El problema no es nuevo. En 2023 el déficit de precipitaciones fue de un 77%; los caudales ese mismo año en los ríos Elqui y Limarí estaban en un 37%. Ese verano, el embalse Cogotí de Combarbalá estaba seco, y el de La Paloma, en Monte Patria, en un 1% de su capacidad. La falta de voluntad política y de planificación hace que todos pierdan. La producción es cada vez más costosa y difícil; el agua se encarece y se vuelve de mala calidad. En 2021 hubo protestas en la región por la mala calidad del agua que estaban entregando los camiones y por la falta de una red de agua potable para entregar ese servicio. Hoy la región está en una situación todavía más grave, y claro, las autoridades están decretando emergencias y haciendo planes para enfrentarla . Pero si teníamos que enfrentar el riesgo antes que la emergencia. Fue hace 4, 5, 10 años que debió haberse hecho un plan para este momento que no es distinto a la gran sequía de 1979 en la región, o a las otras sequías que ha experimentado desde entonces.
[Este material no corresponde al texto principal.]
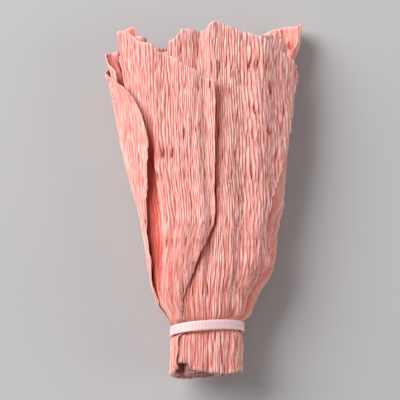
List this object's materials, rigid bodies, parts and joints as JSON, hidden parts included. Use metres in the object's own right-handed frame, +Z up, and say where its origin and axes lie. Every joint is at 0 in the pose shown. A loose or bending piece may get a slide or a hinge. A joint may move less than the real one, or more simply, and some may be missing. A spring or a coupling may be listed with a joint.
{
  "type": "crepe paper flower",
  "caption": "Unopened crepe paper flower head: petals gathered into a flattened bundle and held by a cable tie above a short rolled stub.",
  "frame": {"origin": "under the middle of the bounding box, on the surface that the flower lies on", "axes": "+Y along the bundle from the stub to the petal tips, +X to the right seen from above, +Z up"},
  "size_m": [0.0866, 0.1576, 0.0285],
  "materials": {
    "crepe_paper": "matt salmon pink crepe paper with lengthwise crinkles",
    "tie_nylon": "slightly translucent pale pink nylon"
  },
  "bodies": {
    "root": {"petal_front_right": "crepe_paper", "petal_front_left": "crepe_paper", "petal_left_flap": "crepe_paper", "petal_back_right": "crepe_paper", "petal_back_left": "crepe_paper", "petal_inner_right": "crepe_paper", "petal_inner_core": "crepe_paper", "cable_tie": "tie_nylon"}
  },
  "joints": []
}
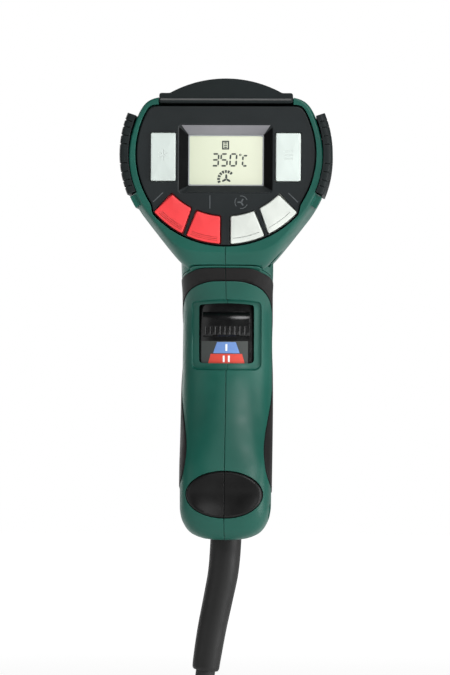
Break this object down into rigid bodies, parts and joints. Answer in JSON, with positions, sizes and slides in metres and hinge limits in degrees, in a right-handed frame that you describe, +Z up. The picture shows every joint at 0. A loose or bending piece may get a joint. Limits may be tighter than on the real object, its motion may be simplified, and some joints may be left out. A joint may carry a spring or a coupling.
{
  "type": "heat gun",
  "caption": "Pistol-shaped electric heat gun with rear display panel, soft grip, sliding thumb switch, side air intakes, round outlet tube and mains cord.",
  "frame": {"origin": "centre of the hand grip, 95 mm below the barrel axis and 34 mm in front of the rear plane", "axes": "+Z up, from the handle to the barrel; +Y the way the hot air blows; the control panel faces -Y; +X to the right seen from the panel"},
  "size_m": [0.0902, 0.255, 0.4837],
  "materials": {
    "green_plastic": "dark green moulded plastic, satin",
    "black_plastic": "charcoal moulded plastic, fine texture",
    "black_rubber": "soft moulded grip rubber",
    "red_key": "coral red, satin",
    "white_key": "off-white, satin",
    "light_button": "pale grey, satin",
    "display_glass": "pale grey-green liquid crystal window",
    "circuit_board": "green solder mask",
    "steel": "bright steel",
    "zinc_plated": "zinc plated",
    "brass": "bright",
    "ceramic": "unglazed, cream",
    "mica": "rolled mica sheet, translucent brown",
    "heating_wire": "dull resistance wire",
    "silicone": "moulded silicone",
    "aluminium": "extruded, plain",
    "filter_mesh": "fine black plastic mesh",
    "cord_rubber": "black rubber sheath"
  },
  "bodies": {
    "body": {"board_screw_left": "zinc_plated", "board_screw_right": "zinc_plated", "cable_clamp": "black_plastic", "clamp_screw_left": "zinc_plated", "clamp_screw_right": "zinc_plated", "control_board": "circuit_board", "control_panel": "black_plastic", "cord_coil": "cord_rubber", "cord_sleeve": "black_rubber", "cord_tie": "black_plastic", "display_module": "display_glass", "display_window": "display_glass", "fan_inlet_plate": "black_plastic", "foot_pad_left": "black_rubber", "foot_pad_right": "black_rubber", "grip_left": "black_rubber", "grip_right": "black_rubber", "heater_coil": "heating_wire", "heater_core": "ceramic", "housing_left": "green_plastic", "housing_right": "green_plastic", "housing_screw_barrel": "zinc_plated", "housing_screw_handle": "zinc_plated", "housing_screw_head": "zinc_plated", "housing_screw_neck": "zinc_plated", "intake_cover_left": "black_plastic", "intake_cover_right": "black_plastic", "intake_filter_left": "filter_mesh", "intake_filter_right": "filter_mesh", "key_mat": "silicone", "mains_cord": "cord_rubber", "mains_plug": "cord_rubber", "mica_sleeve": "mica", "motor_bearing_front": "brass", "motor_bearing_rear": "brass", "motor_can": "zinc_plated", "motor_mount": "black_plastic", "outlet_tube": "steel", "plug_pin_left": "brass", "plug_pin_right": "brass", "power_board": "circuit_board", "power_switch": "black_plastic", "switch_guide": "black_plastic", "temperature_sensor": "steel", "top_hood": "black_plastic", "triac_heat_sink": "aluminium", "tube_support_front": "ceramic", "tube_support_rear": "ceramic"},
    "temperature_down": {"temperature_down_key": "red_key"},
    "temperature_up": {"temperature_up_key": "red_key"},
    "airflow_down": {"airflow_down_key": "white_key"},
    "airflow_up": {"airflow_up_key": "white_key"},
    "cool_air": {"cool_air_button": "light_button"},
    "program": {"program_button": "light_button"},
    "slider": {"switch_slider": "black_plastic"},
    "fan": {"fan_impeller": "black_plastic", "motor_shaft": "steel", "motor_armature": "zinc_plated"},
    "guard": {"barrel_guard": "black_plastic"}
  },
  "joints": [
    {"name": "temperature_down_press", "type": "slide", "parent": "body", "child": "temperature_down", "axis": [0, 1, 0], "range_m": [0, 0.001], "stiffness_N_per_m": 1500, "springref_m": -0.0002},
    {"name": "temperature_up_press", "type": "slide", "parent": "body", "child": "temperature_up", "axis": [0, 1, 0], "range_m": [0, 0.001], "stiffness_N_per_m": 1500, "springref_m": -0.0002},
    {"name": "airflow_down_press", "type": "slide", "parent": "body", "child": "airflow_down", "axis": [0, 1, 0], "range_m": [0, 0.001], "stiffness_N_per_m": 1500, "springref_m": -0.0002},
    {"name": "airflow_up_press", "type": "slide", "parent": "body", "child": "airflow_up", "axis": [0, 1, 0], "range_m": [0, 0.001], "stiffness_N_per_m": 1500, "springref_m": -0.0002},
    {"name": "cool_air_press", "type": "slide", "parent": "body", "child": "cool_air", "axis": [0, 1, 0], "range_m": [0, 0.001], "stiffness_N_per_m": 1500, "springref_m": -0.0002},
    {"name": "program_press", "type": "slide", "parent": "body", "child": "program", "axis": [0, 1, 0], "range_m": [0, 0.001], "stiffness_N_per_m": 1500, "springref_m": -0.0002},
    {"name": "switch_slide", "type": "slide", "parent": "body", "child": "slider", "axis": [0, 0, -1], "range_m": [0, 0.01]},
    {"name": "fan_spin", "type": "hinge", "parent": "body", "child": "fan", "pos_m": [0, 0.037, 0.095], "axis": [0, 1, 0], "continuous": true},
    {"name": "guard_slide", "type": "slide", "parent": "body", "child": "guard", "axis": [0, 1, 0], "range_m": [0, 0.07]}
  ]
}
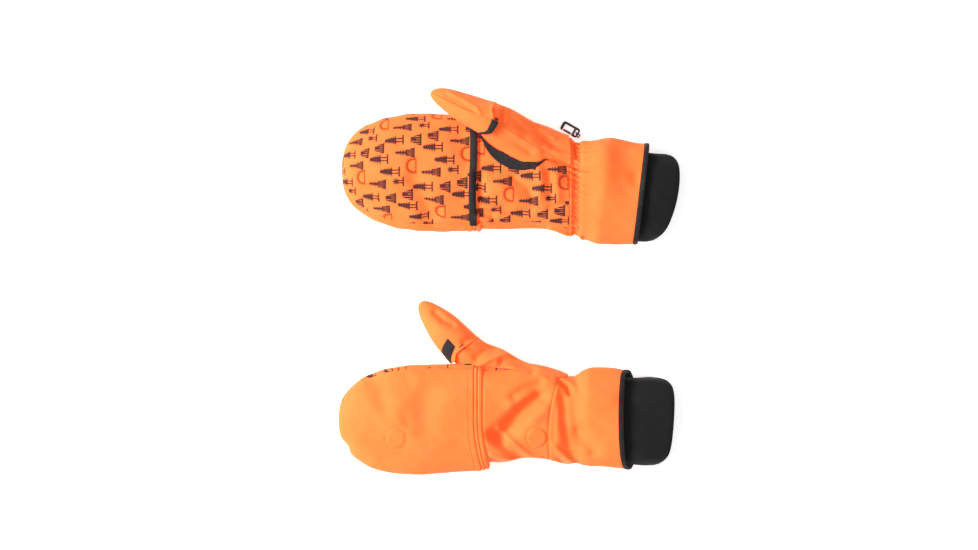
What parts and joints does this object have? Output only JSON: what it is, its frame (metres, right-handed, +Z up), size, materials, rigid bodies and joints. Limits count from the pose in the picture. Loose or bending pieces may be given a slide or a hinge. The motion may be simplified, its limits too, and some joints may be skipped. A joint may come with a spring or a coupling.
{
  "type": "pair of flip-top mittens",
  "caption": "Pair of fleece mittens, one palm up and one palm down, with hoods and thumb caps that flip off the fingers, a shirred wrist, a gauntlet and a knit storm cuff.",
  "frame": {"origin": "middle of the pair's footprint, on the surface they lie on", "axes": "+X from the finger tips towards the cuffs, +Y from the left mitten to the right one, +Z up"},
  "size_m": [0.3187, 0.3561, 0.0571],
  "materials": {
    "orange_fleece": "brushed orange fleece",
    "printed_fleece": "brushed orange fleece with a dark print of trees and suns",
    "orange_lining": "smooth inner fleece",
    "black_binding": "woven binding tape",
    "black_knit": "fine ribbed knit",
    "elastic": "woven elastic",
    "black_cord": "braided cord",
    "magnet": "plated magnet",
    "black_plastic": "moulded plastic",
    "grey_plastic": "moulded plastic"
  },
  "bodies": {
    "left_mitten": {"left_hood_seam_strip": "orange_fleece", "left_back_panel": "orange_fleece", "left_palm_panel": "printed_fleece", "left_thumb_crescent": "black_binding", "left_hand_lining": "orange_lining", "left_hand_magnet": "magnet", "left_hand_magnet_pocket": "orange_lining", "left_index_stall": "orange_lining", "left_middle_stall": "orange_lining", "left_ring_stall": "orange_lining", "left_little_stall": "orange_lining", "left_thumb_outer_shell": "orange_fleece", "left_thumb_inner_panel": "orange_fleece", "left_thumb_lining": "orange_lining", "left_wrist_elastic": "elastic", "left_gauntlet": "orange_fleece", "left_hem_binding": "black_binding", "left_knit_cuff": "black_knit"},
    "left_hood": {"left_hood_back_panel": "orange_fleece", "left_hood_palm_panel": "printed_fleece", "left_hood_binding": "black_binding", "left_hood_lining": "orange_lining", "left_hood_magnet": "magnet", "left_hood_magnet_pocket": "orange_lining"},
    "left_thumb_cap": {"left_thumb_cap_back": "orange_fleece", "left_thumb_cap_front": "orange_fleece", "left_thumb_cap_binding": "black_binding"},
    "right_mitten": {"right_hood_seam_strip": "orange_fleece", "right_back_panel": "orange_fleece", "right_palm_panel": "printed_fleece", "right_thumb_crescent": "black_binding", "right_hand_lining": "orange_lining", "right_hand_magnet": "magnet", "right_hand_magnet_pocket": "orange_lining", "right_index_stall": "orange_lining", "right_middle_stall": "orange_lining", "right_ring_stall": "orange_lining", "right_little_stall": "orange_lining", "right_thumb_outer_shell": "orange_fleece", "right_thumb_inner_panel": "orange_fleece", "right_thumb_lining": "orange_lining", "right_wrist_elastic": "elastic", "right_gauntlet": "orange_fleece", "right_hem_binding": "black_binding", "right_knit_cuff": "black_knit", "right_clip_loop": "black_cord"},
    "right_hood": {"right_hood_back_panel": "orange_fleece", "right_hood_palm_panel": "printed_fleece", "right_hood_binding": "black_binding", "right_hood_lining": "orange_lining", "right_hood_magnet": "magnet", "right_hood_magnet_pocket": "orange_lining"},
    "right_thumb_cap": {"right_thumb_cap_back": "orange_fleece", "right_thumb_cap_front": "orange_fleece", "right_thumb_cap_binding": "black_binding"},
    "clip": {"right_clip_body": "black_plastic"},
    "clip_gate": {"right_clip_gate": "grey_plastic"}
  },
  "joints": [
    {"name": "right_mitten_lift", "type": "slide", "parent": "left_mitten", "child": "right_mitten", "axis": [0, 0, 1], "range_m": [0, 0.15]},
    {"name": "left_hood_flip", "type": "hinge", "parent": "left_mitten", "child": "left_hood", "pos_m": [-0.0414, -0.1275, 0.0363], "axis": [0, 1, 0], "range_deg": [0, 178]},
    {"name": "right_hood_flip", "type": "hinge", "parent": "right_mitten", "child": "right_hood", "pos_m": [-0.0414, 0.1007, -0.0005], "axis": [0, -1, 0], "range_deg": [0, 178]},
    {"name": "left_thumb_cap_flip", "type": "hinge", "parent": "left_mitten", "child": "left_thumb_cap", "pos_m": [-0.03381, -0.05121, 0.0148], "axis": [0, 0, -1], "range_deg": [0, 110]},
    {"name": "right_thumb_cap_flip", "type": "hinge", "parent": "right_mitten", "child": "right_thumb_cap", "pos_m": [-0.01558, 0.16558, 0.0425], "axis": [0, 0, -1], "range_deg": [0, 155]},
    {"name": "clip_swing", "type": "hinge", "parent": "right_mitten", "child": "clip", "pos_m": [0.05994, 0.13719, 0.003], "axis": [0, 0, 1], "range_deg": [-20, 20]},
    {"name": "clip_gate_open", "type": "hinge", "parent": "clip", "child": "clip_gate", "pos_m": [0.05431, 0.13661, 0.003], "axis": [0, 0, -1], "range_deg": [0, 20], "stiffness_Nm_per_rad": 0.002}
  ]
}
Vivimos además bajo una necesidad insoslayable: nuestro bienestar depende de una producción que requiere de agua: la minería y la agricultura. Eso es un hecho. La voluntad no puede hacer que a los peces les salgan alas ni que Chile deje de ser un país que explote sus riquezas. Pero también es un hecho que esas industrias, en vez de competir por el agua con la gente, debieran convivir con ella a través de un sistema de planificación. Competencia falsa, porque se estructura sobre el Código de Aguas que en 1981, durante la dictadura, concentró los derechos de agua, su propiedad, en manos de los más ricos entre los ricos. Hubo un avance tímido en 2022, cuando se reformó un poquito para «priorizar» su uso humano y ecológico… pero el agua sigue en manos privadas, comerciándose como mercancía, como no se hizo en ningún otro lugar del mundo porque en la mayoría de los países el agua es un bien público, donde el Estado mantiene la titularidad y otorga concesiones de uso, no derechos de propiedad. Llueva o no, los dueños del agua tendrán agua, mientras que el resto, llueva o no, tendrá que vivir en la sequía permanente. Por eso, la escasez de lluvias se convierte en el drama de la sequía, porque afecta sobre todo a las clases medias y a los más pobres, porque ellos no van a poder darse el lujo de costear soluciones técnicas o infraestructura adecuada para enfrentar la escasez. Lo que afecta particularmente a pequeños agricultores y comunidades rurales, aumentando las desigualdades territoriales y la vulnerabilidad social.
Entonces no es Moya el que tiene que pagar por el problema de la sequía en Coquimbo. Sus responsables son políticos, ya sea porque no han planificado pensando en la gestión del riesgo, ya sea porque no han hecho nada para sacar al país de la desigualdad frente al acceso a ese derecho humano básico, que es el agua.